En France, des émissions au ton progressiste réservent un accueil de star à Claude Malhuret. L’icône anti-Trump, c’est lui. Mais ces mêmes émissions passent comme chat sur braises sur ses diatribes pleines d’ironie féroce contre la gauche radicale, woke comprise. Dommage de ne pas s'y attarder, car tout se tient.
Il ne faudrait pas que le trumpisme, par ses outrances, réhabilite ou renforce le wokisme, ce qui est à craindre, comme en atteste la décision des Presses universitaires de France de déprogrammer la parution d’un livre dénonçant le wokisme à l’université. Ces dernières années, il n’a pas manqué de vigies démocrates pour mettre en garde la gauche contre les effets politiques indésirables du wokisme, à commencer par la victoire des idées réactionnaires.

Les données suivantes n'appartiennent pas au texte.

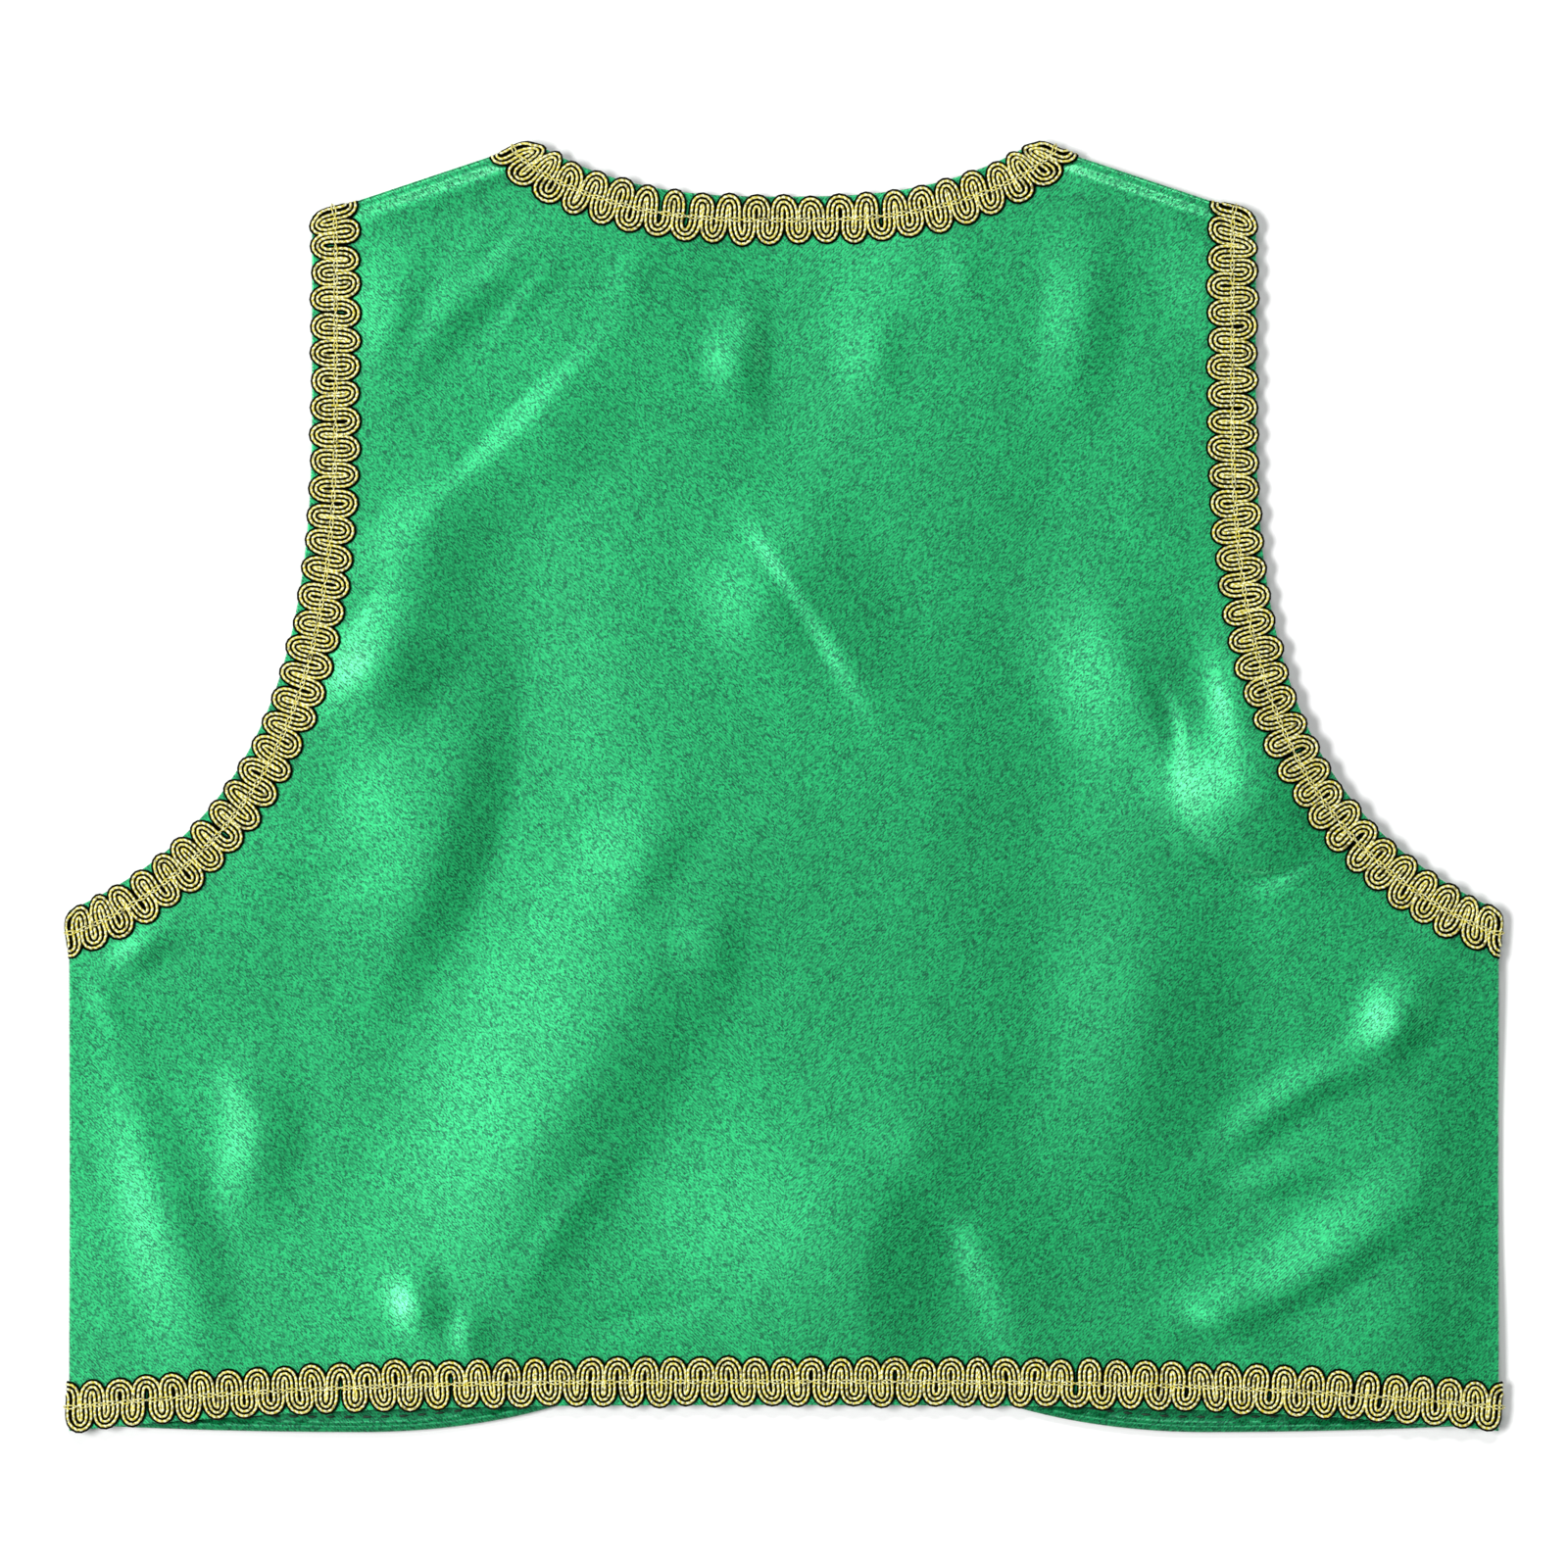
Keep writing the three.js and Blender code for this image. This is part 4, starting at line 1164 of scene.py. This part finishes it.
def layGimp(name, line, cloth, height, outward, ends, wraps, look, seed):
    ribbon, length = makeRibbon(*ribbonRows(line, cloth, height, outward, ends, wraps, look["outset"]))
    room = length - 2 * ribbonWay["spare"]
    loops = round(room / look["pitch"])
    inputs = {key: look[key] * mm for key in gimpLengths}
    inputs.update({key: look[key] for key in ("bunch", "stepsPerLoop", "sides")})
    inputs.update({
        "length": length * mm,
        "width": (look["width"] + 2 * ribbonWay["margin"]) * mm,
        "loops": loops,
        "start": ribbonWay["spare"] * mm,
        "pitch": room / loops * mm,
        "seed": look["seed"] + seed,
        "yarn": gold,
    })
    piece = applyTree(ribbon, scroll, inputs, name)
    print(name, loops, "loops", len(piece.data.polygons), "faces")
    return piece


def onBack(x, y):
    return heightAt(backTree, x, y)


def underFront(hand):
    return lambda x, y: heightAt(frontTrees[hand]["under"], x, y)


flip = np.array([-1.0, 1.0])
up, down = np.array([0.0, 1.0]), np.array([0.0, -1.0])
outOfSide = np.array([1.0, 0.0])
alongShoulder = np.subtract(neckPoint, tipPoint)
alongShoulder /= np.linalg.norm(alongShoulder)
outOfShoulder = np.array([alongShoulder[1], -alongShoulder[0]])

# For each braid of the back: its line, its cloth's side, its two ends, the ways out over them, and its seed.
backLines = {
    "neck": (backNeckLine(), -1, (-alongShoulder * flip, -alongShoulder),
             (outOfShoulder * flip, outOfShoulder), 0.0),
    "hem": (backHemLine(), 1, (up, up), (-outOfSide, outOfSide), 7.0),
    "armhole_right": (armholeLine(), 1, (down, alongShoulder), (outOfSide, outOfShoulder), 13.0),
    "armhole_left": (mirrored(armholeLine()), -1, (down, alongShoulder * flip),
                     (-outOfSide, outOfShoulder * flip), 19.0),
}
backBraids = {}
for place, (line, cloth, ends, wraps, seed) in backLines.items():
    edge, *side = place.split("_")
    node = "_".join([edge, "braid", *side])
    backBraids[node] = layGimp("gimp_" + place, line, cloth, onBack, 1, ends, wraps, gimp, seed)

openingSteps = 1200
openingLine = np.vstack([frontHemLine()[::-1], frontCornerLine()[1:], frontEdgeLine()[1:]])
openingLine = evenly(openingLine, openingSteps)
frontArmholeLine = armholeLine(cut["frontScoop"])
frontBraids = {}
for hand, sign in hands.items():
    turn = np.array([sign, 1.0])
    frontBraids["front_armhole_braid_" + hand] = layGimp(
        "gimp_front_armhole_" + hand, frontArmholeLine * turn, sign, underFront(hand), -1,
        (down, alongShoulder * turn), None, hiddenGimp, 23.0 + sign)
    frontBraids["front_edge_braid_" + hand] = layGimp(
        "gimp_front_edge_" + hand, openingLine * turn, -sign, underFront(hand), -1,
        (up, -alongShoulder * turn), None, hiddenGimp, 31.0 + sign)


# Stitches along the inside of the fronts' hems, as short dashes of thread.

def stitchTree(name):
    graph, value = newTree(name, {
        "Geometry": ("path",),
        "Float": ("pitch", "length", "radius"),
        "Material": ("thread",),
    }, "stitches")
    curve = graph.wire("GeometryNodeMeshToCurve", None, {"Mesh": value["path"]})
    inputs = {"Curve": curve, "Length": value["pitch"]}
    spaced = graph.wire("GeometryNodeResampleCurve", {"mode": "LENGTH"}, inputs)
    ball = graph.wire("GeometryNodeMeshUVSphere", None, {"Segments": 8, "Rings": 6, "Radius": 1.0})
    inputs = {"Vector": graph.wire("GeometryNodeInputTangent")}
    turned = graph.wire("FunctionNodeAlignRotationToVector", {"axis": "X"}, inputs)
    laid = graph.wire("GeometryNodeInstanceOnPoints", None, {
        "Points": spaced,
        "Instance": ball,
        "Rotation": turned,
        "Scale": graph.vector(value["length"] / 2.0, value["radius"], value["radius"]),
    })
    return finishTree(graph, laid, value["thread"], "stitches")


stitchRow = stitchTree("hemStitches")
stitches = {}
for hand, sign in hands.items():
    line = evenly(frontHemLine(), hemTurn["steps"])[1:-1]
    line = (line + leftOf(line) * hemTurn["stitchIn"]) * np.array([sign, 1.0])
    top = frontTrees[hand]["top"]
    points = [(x, y, heightAt(top, x, y) + hemTurn["stitchLift"]) for x, y in line]
    mesh = bpy.data.meshes.new("stitchPath")
    mesh.from_pydata((np.array(points) * mm).tolist(), [(i, i + 1) for i in range(len(points) - 1)], [])
    stitches[hand] = applyTree(addObject("stitchPath", mesh), stitchRow, {
        "pitch": hemTurn["stitchPitch"] * mm,
        "length": hemTurn["stitchLength"] * mm,
        "radius": hemTurn["stitchRadius"] * mm,
        "thread": sewingThread,
    }, "hem_stitches_" + hand)
print("stitches made")


# What each piece rides on and stands for.

def sheetArea(plan):
    a = plan[1:, 1:] - plan[:-1, :-1]    # the two diagonals of each cell
    b = plan[1:, :-1] - plan[:-1, 1:]
    return float(abs(a[..., 0] * b[..., 1] - a[..., 1] * b[..., 0]).sum() / 2)


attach(backPanel, "root")
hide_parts("back_panel")
for node, braid in {**backBraids, **frontBraids}.items():
    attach(braid, "root")
    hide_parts(node)
for hand in hands:
    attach(frontPanels[hand], "root")
    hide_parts("front_panel_" + hand)
    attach(stitches[hand], "root")
print("areas", round(sheetArea(backPlan)), round(sheetArea(frontPlan)), "mm2")


# Floor and light.

floorLook = {
    "reach": 4.0,             # m each way
    "low": (0.93, 0.93, 0.93, 1.0),
    "high": (0.97, 0.97, 0.97, 1.0),
    "mottleScale": 40.0,
    "roughness": 0.9,
    "gloss": 0.1,
}


def makeFloor(look):
    material, graph, shader = newMaterial("paleFloor")
    mottle = graph.noise(graph.wire("ShaderNodeTexCoord", key="Object"), look["mottleScale"], 3.0)
    graph.feed(shader, {
        "Base Color": graph.mixColours(mottle, look["low"], look["high"]),
        "Roughness": look["roughness"],
        "Specular IOR Level": look["gloss"],
    })
    reach = look["reach"]
    mesh = bpy.data.meshes.new("floor")
    corners = [(-reach, -reach, 0), (reach, -reach, 0), (reach, reach, 0), (-reach, reach, 0)]
    mesh.from_pydata(corners, [], [(0, 1, 2, 3)])
    mesh.materials.append(material)
    floor = addObject("floor", mesh)


makeFloor(floorLook)

lightsAway = 4.0              # m
worldLevel = 0.08
lights = namedRows(("name", "azimuth", "tilt", "size", "level"), [
    ("keyBox", 180, 33, (1.8, 1.1), 9.6),
    ("topBox", 90, 38, (1.9, 0.6), 3.9),
    ("rimBox", 10, 42, (1.6, 0.8), 0.5),
    ("fillRight", 0, 62, (2.2, 2.2), 1.2),
    ("fillBottom", 270, 62, (2.2, 2.2), 1.2),
])
for light in lights:
    data = bpy.data.lights.new(light["name"], "AREA")
    data.shape = "RECTANGLE"
    data.size, data.size_y = light["size"]
    data.energy = light["level"] * lightsAway ** 2
    azimuth, tilt = math.radians(light["azimuth"]), math.radians(light["tilt"])
    out = math.sin(tilt)
    toLight = Vector((math.cos(azimuth) * out, math.sin(azimuth) * out, math.cos(tilt)))
    lamp = addObject(light["name"], data)
    lamp.location = toLight * lightsAway
    lamp.rotation_euler = toLight.to_track_quat("Z", "Y").to_euler()

world = bpy.data.worlds.new("world")
world.use_nodes = True
background = world.node_tree.nodes["Background"]
background.inputs["Color"].default_value = (1.0, 1.0, 1.0, 1.0)
background.inputs["Strength"].default_value = worldLevel
scene.world = world
scene.view_settings.view_transform = "Standard"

Aux Etats-Unis, la catastrophe annoncée s’est produite. A la révolution culturelle wokiste, qu'on peut résumer à un projet de substitution de la société existante par une société supposément plus juste mais en réalité policière, a répondu une autre révolution culturelle, porteuse d’une vision radicalement opposée, qui se veut, elle, l’expression du fait majoritaire reprenant ses droits prétendument naturels sur le fait minoritaire.
Trumpisme et wokisme ont une dimension totalitaire. Mais leur puissance est inégale. Là où le wokisme agit par entrisme à un niveau sociétal, le trumpisme opère avec les moyens de l’Etat. Il est en ce sens plus dangereux. D’autant qu'il tire sa légitimité des urnes, quand le wokisme ignore la logique électorale.
Gardons-nous, dans notre Europe antitotalitaire, qui se réveille enfin face à Poutine et qui réalise que les Etats-Unis ne sont plus son allié indéfectible, de lâcher la bride au wokisme. Les mêmes causes risquent de produire en Europe les mêmes effets qu’aux Etats-Unis. On peut d’ailleurs s’opposer aux dérives wokes sans adhérer au trumpisme. La preuve, ici même, avec Claude Malhuret.
La preuve, encore, avec Anne Hiltpold. Souvenez-vous, c'était en 2024. Alertée, la cheffe du Département genevois de l'instruction publique avait mis fin sur le champ à la diffusion d’un questionnaire conçu par la faculté de psychologie de l’Université de Genève, qui demandait aux élèves d’une école primaire de déterminer leur ressenti de genre et de préciser sous quel sexe ils étaient nés, les parents des plus petits étant appelés à cocher les cases à leur place. La nature facultative du questionnaire, précaution d’usage, ne trompait personne.
Donald Trump et son vice-président JD Vance, l’idéologue du duo, mènent à présent une croisade contre l’université et les savoirs scientifiques. C’est dramatique. La démocratie suppose la liberté académique. Malheureusement, les universités américaines paient là des années de dérive woke, où l’autocensure et la peur d’être «cancellé» étaient devenues la norme. D’où, là aussi, l’explosion trumpiste, qui introduit dorénavant une censure inversée.
Face à l’offensive liberticide des trumpistes, il conviendrait de «sauver la science», entend-on. C'est une évidence. Mais nous ne pourrons pas faire l’économie d’une réflexion du poids pris par l’idéologie woke dans les sciences humaines, en Suisse aussi, où beaucoup tend au procès de l’Occident, qui aurait tous les torts, quand celui-ci doit au contraire s’affirmer contre les totalitarismes de toutes sortes.
Il y a donc une voie libérale, universaliste et laïque à opposer à Poutine, à Trump, aux wokes, aux théocrates. C’est la nôtre. Elle porte un nom: l’Etat de droit.